Another benefit of VCR.py is that it gives us an easy way to inspect the request and response details, all we have to do is look in the cassette!

Now we can get rid of the environment variable and see what happens when we run the test again using just the invalid dummy token:

(env)unset GITHUB_API_TOKEN
(env)➜  nosetests
.
----------------------------------------------------------------------
Ran 1 test in 0.214s

OK

As you can see, the test passed with flying colors, even though it was not using a valid API key. The results would have been exactly the same if the test had been run with no internet connection.

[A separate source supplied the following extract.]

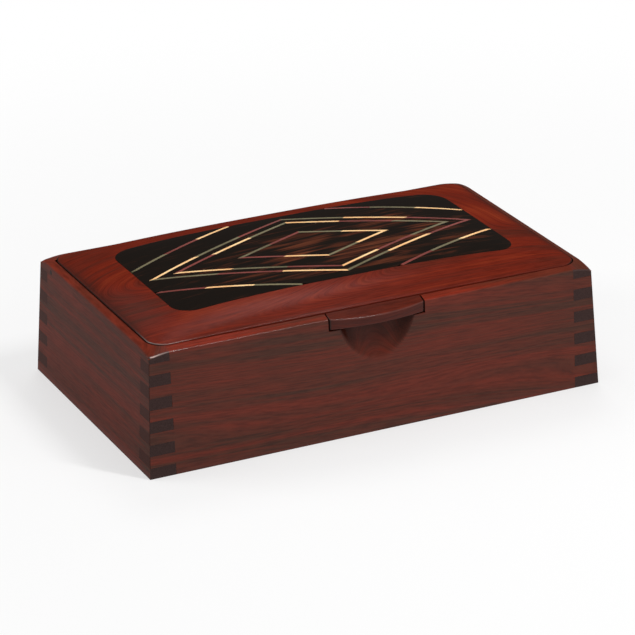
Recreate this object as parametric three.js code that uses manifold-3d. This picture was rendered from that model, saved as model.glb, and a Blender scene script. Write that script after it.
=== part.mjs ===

This is just a simple example but it demonstrates the power and usefullness of VCR.py.

Conclusion

After using VCR.py to develop and release software that integrates with API services, I can hardly imagine doing this kind of work in the future without using VCR.py or some similar tool. It provides speed and freedom for the test-driven development process, and security and reliability for sharing code and continuous integration. In short it’s an invaluable tool that every developer should know how to leverage for their projects!